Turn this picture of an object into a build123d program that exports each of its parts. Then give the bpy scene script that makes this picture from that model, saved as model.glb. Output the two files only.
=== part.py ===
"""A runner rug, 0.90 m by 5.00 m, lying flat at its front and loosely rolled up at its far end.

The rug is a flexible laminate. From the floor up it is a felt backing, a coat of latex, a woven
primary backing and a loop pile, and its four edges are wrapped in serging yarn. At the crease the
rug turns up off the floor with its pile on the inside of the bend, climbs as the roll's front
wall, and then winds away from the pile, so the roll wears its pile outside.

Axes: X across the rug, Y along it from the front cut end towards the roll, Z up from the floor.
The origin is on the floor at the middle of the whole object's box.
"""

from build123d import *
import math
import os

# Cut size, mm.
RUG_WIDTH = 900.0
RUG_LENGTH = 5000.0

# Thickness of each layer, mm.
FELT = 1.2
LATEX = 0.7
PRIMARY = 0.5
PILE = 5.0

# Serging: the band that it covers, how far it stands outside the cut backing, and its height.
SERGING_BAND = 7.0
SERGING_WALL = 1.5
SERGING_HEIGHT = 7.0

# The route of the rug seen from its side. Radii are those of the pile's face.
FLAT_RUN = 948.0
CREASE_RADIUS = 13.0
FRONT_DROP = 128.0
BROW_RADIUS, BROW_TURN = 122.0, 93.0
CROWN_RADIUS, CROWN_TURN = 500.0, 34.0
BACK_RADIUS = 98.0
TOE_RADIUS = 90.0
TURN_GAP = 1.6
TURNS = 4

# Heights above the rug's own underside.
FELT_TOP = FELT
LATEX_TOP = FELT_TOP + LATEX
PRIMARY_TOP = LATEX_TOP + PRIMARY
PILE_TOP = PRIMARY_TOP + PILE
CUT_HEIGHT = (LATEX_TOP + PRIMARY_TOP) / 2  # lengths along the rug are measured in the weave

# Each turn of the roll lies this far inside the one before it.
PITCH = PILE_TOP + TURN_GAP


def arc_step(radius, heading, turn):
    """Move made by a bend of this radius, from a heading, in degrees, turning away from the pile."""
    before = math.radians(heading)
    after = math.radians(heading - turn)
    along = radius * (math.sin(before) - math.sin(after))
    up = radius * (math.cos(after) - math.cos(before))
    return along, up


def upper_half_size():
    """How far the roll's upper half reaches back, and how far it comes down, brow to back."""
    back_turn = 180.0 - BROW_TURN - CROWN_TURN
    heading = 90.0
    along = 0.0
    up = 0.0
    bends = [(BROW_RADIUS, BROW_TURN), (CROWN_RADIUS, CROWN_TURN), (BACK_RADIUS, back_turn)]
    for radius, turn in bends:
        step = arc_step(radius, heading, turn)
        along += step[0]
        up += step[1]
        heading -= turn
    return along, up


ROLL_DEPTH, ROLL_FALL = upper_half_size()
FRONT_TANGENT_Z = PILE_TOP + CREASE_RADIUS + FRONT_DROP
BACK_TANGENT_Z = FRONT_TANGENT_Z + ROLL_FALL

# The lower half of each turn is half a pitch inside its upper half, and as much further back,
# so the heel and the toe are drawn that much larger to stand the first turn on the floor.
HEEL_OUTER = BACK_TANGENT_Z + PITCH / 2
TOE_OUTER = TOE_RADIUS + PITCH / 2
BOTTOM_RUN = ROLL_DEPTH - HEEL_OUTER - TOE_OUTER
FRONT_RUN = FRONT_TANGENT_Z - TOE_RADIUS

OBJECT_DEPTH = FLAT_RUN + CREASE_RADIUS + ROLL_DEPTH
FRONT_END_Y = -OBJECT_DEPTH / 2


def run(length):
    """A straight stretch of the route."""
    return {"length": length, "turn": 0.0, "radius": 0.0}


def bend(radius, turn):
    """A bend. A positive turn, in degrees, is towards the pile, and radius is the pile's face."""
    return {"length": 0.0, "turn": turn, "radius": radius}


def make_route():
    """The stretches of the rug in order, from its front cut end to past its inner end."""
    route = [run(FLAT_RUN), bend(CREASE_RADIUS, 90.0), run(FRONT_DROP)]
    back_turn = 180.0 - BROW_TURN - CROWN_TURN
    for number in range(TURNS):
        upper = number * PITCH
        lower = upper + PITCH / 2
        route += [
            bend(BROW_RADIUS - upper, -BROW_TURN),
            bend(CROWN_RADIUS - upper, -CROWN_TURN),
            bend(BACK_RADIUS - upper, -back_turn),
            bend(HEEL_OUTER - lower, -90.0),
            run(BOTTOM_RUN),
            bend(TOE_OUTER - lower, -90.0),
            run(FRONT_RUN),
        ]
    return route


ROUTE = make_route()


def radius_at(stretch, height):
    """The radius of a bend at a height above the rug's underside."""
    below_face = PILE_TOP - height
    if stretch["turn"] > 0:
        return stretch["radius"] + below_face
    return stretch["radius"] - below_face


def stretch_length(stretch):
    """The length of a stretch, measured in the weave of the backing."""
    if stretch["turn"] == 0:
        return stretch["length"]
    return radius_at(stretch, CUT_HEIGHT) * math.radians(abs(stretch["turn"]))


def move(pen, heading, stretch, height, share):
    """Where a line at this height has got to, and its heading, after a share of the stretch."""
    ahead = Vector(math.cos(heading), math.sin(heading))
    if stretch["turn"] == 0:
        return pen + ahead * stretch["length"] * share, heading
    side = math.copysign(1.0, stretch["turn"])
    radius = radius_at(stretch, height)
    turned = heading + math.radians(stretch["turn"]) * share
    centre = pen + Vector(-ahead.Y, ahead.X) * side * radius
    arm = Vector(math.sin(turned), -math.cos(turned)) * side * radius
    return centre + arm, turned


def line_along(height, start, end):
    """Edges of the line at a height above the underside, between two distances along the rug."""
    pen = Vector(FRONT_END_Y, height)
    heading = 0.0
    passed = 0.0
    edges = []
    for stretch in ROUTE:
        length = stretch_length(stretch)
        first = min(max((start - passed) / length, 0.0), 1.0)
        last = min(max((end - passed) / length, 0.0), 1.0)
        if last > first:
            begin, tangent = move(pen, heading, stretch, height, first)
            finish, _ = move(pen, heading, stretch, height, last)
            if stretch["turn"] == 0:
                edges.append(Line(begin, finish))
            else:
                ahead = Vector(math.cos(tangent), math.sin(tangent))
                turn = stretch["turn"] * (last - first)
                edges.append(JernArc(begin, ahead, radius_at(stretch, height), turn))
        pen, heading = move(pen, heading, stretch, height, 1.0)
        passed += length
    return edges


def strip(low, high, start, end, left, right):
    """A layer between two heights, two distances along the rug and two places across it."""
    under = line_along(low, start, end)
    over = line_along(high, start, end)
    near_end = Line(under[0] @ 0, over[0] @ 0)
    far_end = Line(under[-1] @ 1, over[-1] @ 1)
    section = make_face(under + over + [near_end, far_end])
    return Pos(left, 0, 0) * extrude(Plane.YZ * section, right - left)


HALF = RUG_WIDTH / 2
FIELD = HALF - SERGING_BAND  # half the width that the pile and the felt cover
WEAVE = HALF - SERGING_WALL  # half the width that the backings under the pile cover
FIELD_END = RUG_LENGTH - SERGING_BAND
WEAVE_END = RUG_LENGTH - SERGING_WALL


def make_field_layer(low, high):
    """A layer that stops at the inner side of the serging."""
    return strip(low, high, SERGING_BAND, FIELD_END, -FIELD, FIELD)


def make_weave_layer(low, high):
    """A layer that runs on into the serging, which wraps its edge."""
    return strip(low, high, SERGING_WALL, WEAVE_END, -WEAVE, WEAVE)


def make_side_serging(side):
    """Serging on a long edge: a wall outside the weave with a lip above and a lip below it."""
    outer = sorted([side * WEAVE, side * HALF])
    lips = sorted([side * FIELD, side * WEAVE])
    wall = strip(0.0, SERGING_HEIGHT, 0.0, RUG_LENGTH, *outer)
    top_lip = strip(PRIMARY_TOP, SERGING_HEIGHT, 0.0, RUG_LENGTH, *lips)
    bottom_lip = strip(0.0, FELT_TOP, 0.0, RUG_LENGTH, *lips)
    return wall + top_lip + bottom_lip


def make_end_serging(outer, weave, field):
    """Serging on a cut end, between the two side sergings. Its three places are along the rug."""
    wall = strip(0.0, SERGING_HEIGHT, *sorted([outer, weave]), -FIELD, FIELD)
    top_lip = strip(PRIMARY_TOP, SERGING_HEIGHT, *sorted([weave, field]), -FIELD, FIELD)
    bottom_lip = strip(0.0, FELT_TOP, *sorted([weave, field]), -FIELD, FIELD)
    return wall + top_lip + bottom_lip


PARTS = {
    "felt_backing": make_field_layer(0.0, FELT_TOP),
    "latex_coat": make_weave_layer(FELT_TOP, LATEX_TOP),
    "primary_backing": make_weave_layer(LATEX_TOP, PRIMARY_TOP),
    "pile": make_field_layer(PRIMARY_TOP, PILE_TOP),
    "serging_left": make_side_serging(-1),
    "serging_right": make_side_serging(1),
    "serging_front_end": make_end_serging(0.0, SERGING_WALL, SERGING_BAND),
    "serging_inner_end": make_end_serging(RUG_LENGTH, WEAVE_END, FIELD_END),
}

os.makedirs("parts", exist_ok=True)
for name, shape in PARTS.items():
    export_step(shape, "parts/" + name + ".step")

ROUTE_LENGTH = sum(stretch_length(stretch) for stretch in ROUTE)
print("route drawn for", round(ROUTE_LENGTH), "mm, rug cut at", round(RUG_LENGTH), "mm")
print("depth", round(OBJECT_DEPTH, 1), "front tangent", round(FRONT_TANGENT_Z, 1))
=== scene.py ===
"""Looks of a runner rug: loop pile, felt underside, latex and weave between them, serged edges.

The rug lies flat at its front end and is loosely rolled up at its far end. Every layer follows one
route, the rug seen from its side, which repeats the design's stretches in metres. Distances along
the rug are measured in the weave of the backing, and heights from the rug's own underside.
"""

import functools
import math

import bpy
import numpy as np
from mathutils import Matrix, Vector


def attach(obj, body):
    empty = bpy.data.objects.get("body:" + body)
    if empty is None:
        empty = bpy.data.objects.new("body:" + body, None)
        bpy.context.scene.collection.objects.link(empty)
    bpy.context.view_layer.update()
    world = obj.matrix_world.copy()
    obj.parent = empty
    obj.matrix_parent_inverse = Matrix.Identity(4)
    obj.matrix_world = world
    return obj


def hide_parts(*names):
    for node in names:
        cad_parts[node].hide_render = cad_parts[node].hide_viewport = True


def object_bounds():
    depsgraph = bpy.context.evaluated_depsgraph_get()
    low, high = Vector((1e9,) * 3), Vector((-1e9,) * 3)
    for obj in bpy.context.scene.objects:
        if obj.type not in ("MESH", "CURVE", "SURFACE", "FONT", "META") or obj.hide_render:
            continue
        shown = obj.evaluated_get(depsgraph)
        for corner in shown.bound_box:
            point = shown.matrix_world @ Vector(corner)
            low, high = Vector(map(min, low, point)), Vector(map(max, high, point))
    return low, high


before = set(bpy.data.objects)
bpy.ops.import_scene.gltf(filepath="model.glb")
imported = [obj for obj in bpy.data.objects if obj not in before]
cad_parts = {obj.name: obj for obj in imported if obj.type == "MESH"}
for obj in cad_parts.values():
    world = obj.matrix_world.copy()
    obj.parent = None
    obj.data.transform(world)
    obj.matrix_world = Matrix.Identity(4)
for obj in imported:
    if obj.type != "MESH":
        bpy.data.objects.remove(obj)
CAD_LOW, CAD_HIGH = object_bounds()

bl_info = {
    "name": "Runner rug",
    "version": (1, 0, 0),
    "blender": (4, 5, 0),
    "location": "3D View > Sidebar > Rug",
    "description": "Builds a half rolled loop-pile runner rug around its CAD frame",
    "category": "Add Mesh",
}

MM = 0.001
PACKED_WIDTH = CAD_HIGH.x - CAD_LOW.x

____

**WHAT THE TASK ASKS**. Only the lines from the one with "ROUTE_LENGTH = sum(stretch_length(stretch)" up to the one with "point = shown.matrix_world" should be repeated, both included, exactly as they appear.

**SOLUTION TO THIS PROBLEM**.
ROUTE_LENGTH = sum(stretch_length(stretch) for stretch in ROUTE)
print("route drawn for", round(ROUTE_LENGTH), "mm, rug cut at", round(RUG_LENGTH), "mm")
print("depth", round(OBJECT_DEPTH, 1), "front tangent", round(FRONT_TANGENT_Z, 1))
=== scene.py ===
"""Looks of a runner rug: loop pile, felt underside, latex and weave between them, serged edges.

The rug lies flat at its front end and is loosely rolled up at its far end. Every layer follows one
route, the rug seen from its side, which repeats the design's stretches in metres. Distances along
the rug are measured in the weave of the backing, and heights from the rug's own underside.
"""

import functools
import math

import bpy
import numpy as np
from mathutils import Matrix, Vector


def attach(obj, body):
    empty = bpy.data.objects.get("body:" + body)
    if empty is None:
        empty = bpy.data.objects.new("body:" + body, None)
        bpy.context.scene.collection.objects.link(empty)
    bpy.context.view_layer.update()
    world = obj.matrix_world.copy()
    obj.parent = empty
    obj.matrix_parent_inverse = Matrix.Identity(4)
    obj.matrix_world = world
    return obj


def hide_parts(*names):
    for node in names:
        cad_parts[node].hide_render = cad_parts[node].hide_viewport = True


def object_bounds():
    depsgraph = bpy.context.evaluated_depsgraph_get()
    low, high = Vector((1e9,) * 3), Vector((-1e9,) * 3)
    for obj in bpy.context.scene.objects:
        if obj.type not in ("MESH", "CURVE", "SURFACE", "FONT", "META") or obj.hide_render:
            continue
        shown = obj.evaluated_get(depsgraph)
        for corner in shown.bound_box:
            point = shown.matrix_world @ Vector(corner)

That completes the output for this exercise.